How would I go about solving the following separable differential equation?
$\frac{dx(t)}{dt}=8-3x$ with $x(0)=4$?
My solution thus far is the following:
$\int \frac{dx(t)}{8-3x}=\int dt + C$
$\Rightarrow \text{ln}|8-3x(t)|=-3(t+C)$
Now using the fact that $x(0)=4$ we can solve for $C=-\frac{1}{3}\text{ln}|4|$. From this, I would seem to get
$|8-3x(t)|=e^{-3t-\frac{1}{3}\text{ln}4}$
but something seems to go wrong.

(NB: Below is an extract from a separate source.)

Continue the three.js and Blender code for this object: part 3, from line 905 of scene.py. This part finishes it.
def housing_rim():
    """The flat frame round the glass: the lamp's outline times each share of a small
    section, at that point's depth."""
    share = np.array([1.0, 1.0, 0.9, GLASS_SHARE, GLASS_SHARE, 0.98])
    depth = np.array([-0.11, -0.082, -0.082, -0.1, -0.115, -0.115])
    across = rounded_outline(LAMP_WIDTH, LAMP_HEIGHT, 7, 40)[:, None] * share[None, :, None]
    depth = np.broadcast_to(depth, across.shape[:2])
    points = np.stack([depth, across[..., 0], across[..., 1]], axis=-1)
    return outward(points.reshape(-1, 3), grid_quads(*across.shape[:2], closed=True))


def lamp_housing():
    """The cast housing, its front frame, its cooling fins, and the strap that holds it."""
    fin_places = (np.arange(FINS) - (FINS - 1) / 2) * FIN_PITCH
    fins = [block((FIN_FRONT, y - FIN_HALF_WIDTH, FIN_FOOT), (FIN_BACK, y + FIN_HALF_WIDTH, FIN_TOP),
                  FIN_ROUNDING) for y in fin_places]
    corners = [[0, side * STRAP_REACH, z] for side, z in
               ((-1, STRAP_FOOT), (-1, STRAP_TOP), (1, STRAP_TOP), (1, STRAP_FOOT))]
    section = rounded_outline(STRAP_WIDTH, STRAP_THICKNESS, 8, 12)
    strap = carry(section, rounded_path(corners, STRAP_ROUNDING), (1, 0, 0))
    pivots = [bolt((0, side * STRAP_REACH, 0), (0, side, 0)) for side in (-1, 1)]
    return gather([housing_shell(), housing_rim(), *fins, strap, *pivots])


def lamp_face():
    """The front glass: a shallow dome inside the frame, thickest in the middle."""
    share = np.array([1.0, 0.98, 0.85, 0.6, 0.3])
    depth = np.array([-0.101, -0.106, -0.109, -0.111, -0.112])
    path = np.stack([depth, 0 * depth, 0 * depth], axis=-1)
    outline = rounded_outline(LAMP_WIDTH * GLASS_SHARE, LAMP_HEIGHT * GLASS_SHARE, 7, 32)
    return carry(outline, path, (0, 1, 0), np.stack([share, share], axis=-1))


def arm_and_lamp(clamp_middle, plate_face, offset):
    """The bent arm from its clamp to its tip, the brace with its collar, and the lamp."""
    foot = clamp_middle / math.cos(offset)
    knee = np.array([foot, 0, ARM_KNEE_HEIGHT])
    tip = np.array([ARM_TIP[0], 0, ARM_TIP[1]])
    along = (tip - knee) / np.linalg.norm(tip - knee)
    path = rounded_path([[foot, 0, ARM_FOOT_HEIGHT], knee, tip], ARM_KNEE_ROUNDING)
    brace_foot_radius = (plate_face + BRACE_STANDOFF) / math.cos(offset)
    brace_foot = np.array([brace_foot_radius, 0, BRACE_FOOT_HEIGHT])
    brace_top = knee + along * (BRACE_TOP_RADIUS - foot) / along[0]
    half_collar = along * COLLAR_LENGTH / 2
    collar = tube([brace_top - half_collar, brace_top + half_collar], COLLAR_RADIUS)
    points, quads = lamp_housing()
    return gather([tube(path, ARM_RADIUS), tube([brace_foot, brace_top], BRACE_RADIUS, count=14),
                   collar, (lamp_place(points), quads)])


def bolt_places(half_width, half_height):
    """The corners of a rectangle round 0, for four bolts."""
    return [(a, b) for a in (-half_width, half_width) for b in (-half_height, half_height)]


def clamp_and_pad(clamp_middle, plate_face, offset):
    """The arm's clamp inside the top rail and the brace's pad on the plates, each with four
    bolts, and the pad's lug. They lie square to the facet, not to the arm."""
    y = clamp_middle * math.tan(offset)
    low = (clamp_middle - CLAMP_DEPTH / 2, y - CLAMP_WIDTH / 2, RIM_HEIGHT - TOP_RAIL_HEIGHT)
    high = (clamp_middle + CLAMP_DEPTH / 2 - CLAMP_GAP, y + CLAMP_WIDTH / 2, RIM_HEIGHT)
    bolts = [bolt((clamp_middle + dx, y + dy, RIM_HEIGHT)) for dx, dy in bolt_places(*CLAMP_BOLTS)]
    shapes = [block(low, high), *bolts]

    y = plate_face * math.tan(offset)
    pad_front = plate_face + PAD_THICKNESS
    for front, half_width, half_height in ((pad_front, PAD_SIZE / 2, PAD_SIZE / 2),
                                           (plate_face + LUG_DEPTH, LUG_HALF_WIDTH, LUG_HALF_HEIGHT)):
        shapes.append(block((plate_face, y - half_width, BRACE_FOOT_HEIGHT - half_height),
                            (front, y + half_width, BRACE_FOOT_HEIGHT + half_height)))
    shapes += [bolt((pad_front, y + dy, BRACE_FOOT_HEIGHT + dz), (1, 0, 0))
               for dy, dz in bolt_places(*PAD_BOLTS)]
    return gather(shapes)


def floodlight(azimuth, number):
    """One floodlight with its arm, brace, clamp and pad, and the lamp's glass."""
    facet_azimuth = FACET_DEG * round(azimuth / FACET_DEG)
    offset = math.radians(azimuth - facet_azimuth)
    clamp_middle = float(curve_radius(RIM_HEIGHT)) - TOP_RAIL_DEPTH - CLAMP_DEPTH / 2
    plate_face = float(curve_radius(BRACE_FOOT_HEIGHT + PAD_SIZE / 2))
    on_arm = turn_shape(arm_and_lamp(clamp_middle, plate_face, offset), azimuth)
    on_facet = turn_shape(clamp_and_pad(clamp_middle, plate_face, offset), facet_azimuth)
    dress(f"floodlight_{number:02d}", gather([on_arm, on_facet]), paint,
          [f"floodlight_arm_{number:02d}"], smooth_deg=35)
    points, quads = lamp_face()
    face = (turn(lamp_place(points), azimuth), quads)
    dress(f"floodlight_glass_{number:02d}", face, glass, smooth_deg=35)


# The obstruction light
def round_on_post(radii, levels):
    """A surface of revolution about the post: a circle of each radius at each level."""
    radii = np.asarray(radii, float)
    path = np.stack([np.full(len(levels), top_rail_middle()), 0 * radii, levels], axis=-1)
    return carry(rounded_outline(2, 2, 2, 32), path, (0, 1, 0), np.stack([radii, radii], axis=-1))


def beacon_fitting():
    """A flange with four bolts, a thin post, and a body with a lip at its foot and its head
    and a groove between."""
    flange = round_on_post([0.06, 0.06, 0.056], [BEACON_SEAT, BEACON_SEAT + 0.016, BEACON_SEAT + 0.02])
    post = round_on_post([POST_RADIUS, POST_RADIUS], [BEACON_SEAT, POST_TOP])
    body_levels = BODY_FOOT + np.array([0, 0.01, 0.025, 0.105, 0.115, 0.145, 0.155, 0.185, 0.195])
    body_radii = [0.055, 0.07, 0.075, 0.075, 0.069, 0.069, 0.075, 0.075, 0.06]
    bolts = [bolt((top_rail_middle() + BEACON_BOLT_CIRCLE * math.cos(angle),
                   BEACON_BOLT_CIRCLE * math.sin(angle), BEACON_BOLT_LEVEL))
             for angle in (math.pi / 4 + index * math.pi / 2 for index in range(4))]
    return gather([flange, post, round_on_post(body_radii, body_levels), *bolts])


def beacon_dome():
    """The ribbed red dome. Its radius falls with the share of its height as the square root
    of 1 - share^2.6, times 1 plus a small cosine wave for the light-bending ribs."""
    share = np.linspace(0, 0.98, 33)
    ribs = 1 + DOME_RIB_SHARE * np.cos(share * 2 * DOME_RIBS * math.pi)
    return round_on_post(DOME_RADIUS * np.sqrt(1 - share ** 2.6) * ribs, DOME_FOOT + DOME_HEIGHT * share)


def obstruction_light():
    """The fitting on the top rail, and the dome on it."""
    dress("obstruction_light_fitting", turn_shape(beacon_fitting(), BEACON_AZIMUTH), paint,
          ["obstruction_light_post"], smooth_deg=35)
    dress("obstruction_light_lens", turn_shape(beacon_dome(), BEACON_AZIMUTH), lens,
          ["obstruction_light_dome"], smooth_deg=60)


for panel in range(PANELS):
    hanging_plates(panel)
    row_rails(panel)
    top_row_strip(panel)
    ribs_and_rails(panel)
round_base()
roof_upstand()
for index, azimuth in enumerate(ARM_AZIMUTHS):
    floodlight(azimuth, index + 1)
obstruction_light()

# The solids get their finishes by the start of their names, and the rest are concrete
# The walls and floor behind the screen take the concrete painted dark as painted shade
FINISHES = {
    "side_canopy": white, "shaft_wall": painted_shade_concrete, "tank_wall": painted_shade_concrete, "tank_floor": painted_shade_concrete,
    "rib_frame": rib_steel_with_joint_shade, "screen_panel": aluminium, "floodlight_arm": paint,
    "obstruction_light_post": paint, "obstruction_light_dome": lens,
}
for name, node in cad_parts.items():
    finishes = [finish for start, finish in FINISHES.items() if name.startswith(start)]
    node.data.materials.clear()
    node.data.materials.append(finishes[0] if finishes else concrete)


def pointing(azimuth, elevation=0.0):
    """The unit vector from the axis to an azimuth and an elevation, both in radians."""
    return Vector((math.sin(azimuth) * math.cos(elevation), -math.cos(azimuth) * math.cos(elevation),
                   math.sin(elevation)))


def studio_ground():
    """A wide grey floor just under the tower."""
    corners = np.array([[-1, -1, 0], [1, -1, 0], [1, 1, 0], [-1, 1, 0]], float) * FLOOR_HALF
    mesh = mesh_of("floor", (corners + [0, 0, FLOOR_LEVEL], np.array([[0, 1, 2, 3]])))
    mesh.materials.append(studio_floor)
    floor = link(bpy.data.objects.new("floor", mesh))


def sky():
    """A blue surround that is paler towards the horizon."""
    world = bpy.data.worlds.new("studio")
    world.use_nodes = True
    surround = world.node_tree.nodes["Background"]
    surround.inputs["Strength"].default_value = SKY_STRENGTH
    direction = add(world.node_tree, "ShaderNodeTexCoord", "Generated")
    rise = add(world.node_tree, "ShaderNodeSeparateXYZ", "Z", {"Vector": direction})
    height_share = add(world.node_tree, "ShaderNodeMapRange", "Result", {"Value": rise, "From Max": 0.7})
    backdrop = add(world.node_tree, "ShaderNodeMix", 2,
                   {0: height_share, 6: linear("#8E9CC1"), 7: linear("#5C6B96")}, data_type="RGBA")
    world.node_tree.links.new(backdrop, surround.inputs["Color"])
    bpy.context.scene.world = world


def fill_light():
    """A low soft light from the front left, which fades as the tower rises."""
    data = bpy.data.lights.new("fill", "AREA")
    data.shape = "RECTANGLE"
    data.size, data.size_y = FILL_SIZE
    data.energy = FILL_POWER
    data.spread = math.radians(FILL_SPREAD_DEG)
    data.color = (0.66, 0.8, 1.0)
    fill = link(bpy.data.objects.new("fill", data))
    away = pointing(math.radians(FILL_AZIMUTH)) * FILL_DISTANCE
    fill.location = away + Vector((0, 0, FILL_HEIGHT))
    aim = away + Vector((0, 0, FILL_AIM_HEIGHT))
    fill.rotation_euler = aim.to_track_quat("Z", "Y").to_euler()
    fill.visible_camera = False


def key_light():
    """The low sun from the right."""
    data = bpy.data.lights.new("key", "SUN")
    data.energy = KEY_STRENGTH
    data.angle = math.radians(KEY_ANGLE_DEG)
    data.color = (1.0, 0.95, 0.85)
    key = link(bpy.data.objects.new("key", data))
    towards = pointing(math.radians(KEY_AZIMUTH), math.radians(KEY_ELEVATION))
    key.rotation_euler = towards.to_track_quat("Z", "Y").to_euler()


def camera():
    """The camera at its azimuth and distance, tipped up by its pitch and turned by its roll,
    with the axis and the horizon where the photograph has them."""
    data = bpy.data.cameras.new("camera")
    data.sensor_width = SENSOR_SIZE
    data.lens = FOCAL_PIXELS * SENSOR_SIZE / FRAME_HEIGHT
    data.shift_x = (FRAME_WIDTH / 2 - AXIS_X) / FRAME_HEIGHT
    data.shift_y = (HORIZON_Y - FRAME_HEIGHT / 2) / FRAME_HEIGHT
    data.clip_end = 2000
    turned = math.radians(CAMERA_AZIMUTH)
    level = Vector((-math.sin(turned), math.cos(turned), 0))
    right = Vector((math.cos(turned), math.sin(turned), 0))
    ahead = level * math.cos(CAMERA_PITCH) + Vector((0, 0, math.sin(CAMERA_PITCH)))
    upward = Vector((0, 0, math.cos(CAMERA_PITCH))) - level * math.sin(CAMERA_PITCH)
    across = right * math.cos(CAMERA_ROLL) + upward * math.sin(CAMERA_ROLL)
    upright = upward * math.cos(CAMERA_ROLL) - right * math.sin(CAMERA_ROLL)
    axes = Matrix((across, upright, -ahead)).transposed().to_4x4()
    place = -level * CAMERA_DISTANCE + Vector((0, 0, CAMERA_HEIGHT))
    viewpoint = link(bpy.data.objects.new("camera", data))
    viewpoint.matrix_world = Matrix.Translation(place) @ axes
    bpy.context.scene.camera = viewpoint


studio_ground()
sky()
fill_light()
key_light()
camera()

Am I making a mistake somewhere and how could I solve this entirely?
$\frac{dx(t)}{dt}=8-3x$
$\int \frac{dx(t)}{8-3x}=\int dt $
$\frac{ln(|8-3x|)}{-3}=t+C$
$\displaystyle(ln|8-3x|)=-3t+3C$
When t=0, x=4 therefore
$ln4=3C$ and $C=\frac{ln4}{3}$
$\displaystyle(ln|8-3x|)=-3t+ln4$
$|8-3x|=e^{-3t+ln4}=e^{-3t}. e^{ln4}=4.e^{-3t}$
therefore required solution
$|8-3x|=4.e^{-3t}$